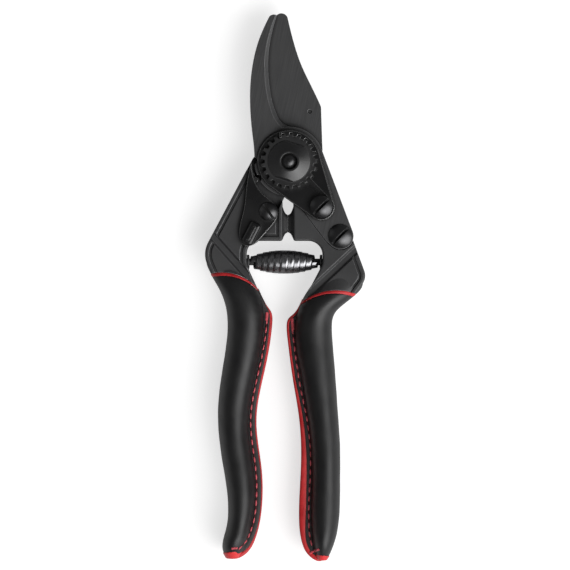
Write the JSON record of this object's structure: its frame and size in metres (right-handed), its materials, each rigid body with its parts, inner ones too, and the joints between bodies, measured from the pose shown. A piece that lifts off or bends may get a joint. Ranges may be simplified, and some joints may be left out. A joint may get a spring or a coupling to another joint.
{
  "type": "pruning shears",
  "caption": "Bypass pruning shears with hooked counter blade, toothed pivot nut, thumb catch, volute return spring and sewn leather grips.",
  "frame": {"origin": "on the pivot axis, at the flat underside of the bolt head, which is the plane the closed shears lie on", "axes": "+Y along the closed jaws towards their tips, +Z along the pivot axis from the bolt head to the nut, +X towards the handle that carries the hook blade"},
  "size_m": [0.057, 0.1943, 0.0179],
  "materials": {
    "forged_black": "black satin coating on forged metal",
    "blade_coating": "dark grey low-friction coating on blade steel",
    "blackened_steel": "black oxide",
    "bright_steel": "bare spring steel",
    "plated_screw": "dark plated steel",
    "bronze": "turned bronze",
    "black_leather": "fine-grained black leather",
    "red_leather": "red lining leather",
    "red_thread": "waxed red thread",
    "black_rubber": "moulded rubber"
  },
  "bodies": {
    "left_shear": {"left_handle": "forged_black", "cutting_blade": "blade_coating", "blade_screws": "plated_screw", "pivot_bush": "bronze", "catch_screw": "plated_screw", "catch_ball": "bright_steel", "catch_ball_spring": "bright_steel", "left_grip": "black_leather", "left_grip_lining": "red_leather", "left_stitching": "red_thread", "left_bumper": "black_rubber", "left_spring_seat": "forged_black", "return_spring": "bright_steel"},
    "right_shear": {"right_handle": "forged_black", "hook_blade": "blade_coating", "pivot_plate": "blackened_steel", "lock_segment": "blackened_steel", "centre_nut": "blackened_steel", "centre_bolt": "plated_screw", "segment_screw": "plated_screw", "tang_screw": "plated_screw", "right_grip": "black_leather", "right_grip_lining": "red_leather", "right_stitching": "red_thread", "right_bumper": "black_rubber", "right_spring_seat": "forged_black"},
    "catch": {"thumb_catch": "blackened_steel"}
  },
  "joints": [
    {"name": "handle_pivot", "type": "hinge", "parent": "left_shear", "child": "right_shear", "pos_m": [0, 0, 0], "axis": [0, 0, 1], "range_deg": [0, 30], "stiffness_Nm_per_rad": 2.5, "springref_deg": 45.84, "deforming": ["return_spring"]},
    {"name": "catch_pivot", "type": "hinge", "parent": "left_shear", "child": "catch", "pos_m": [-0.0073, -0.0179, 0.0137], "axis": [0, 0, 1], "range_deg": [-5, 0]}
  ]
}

## AIM
Report how many lines in this data include the string "joints", and nothing else.

## EXERCISE ANSWER
2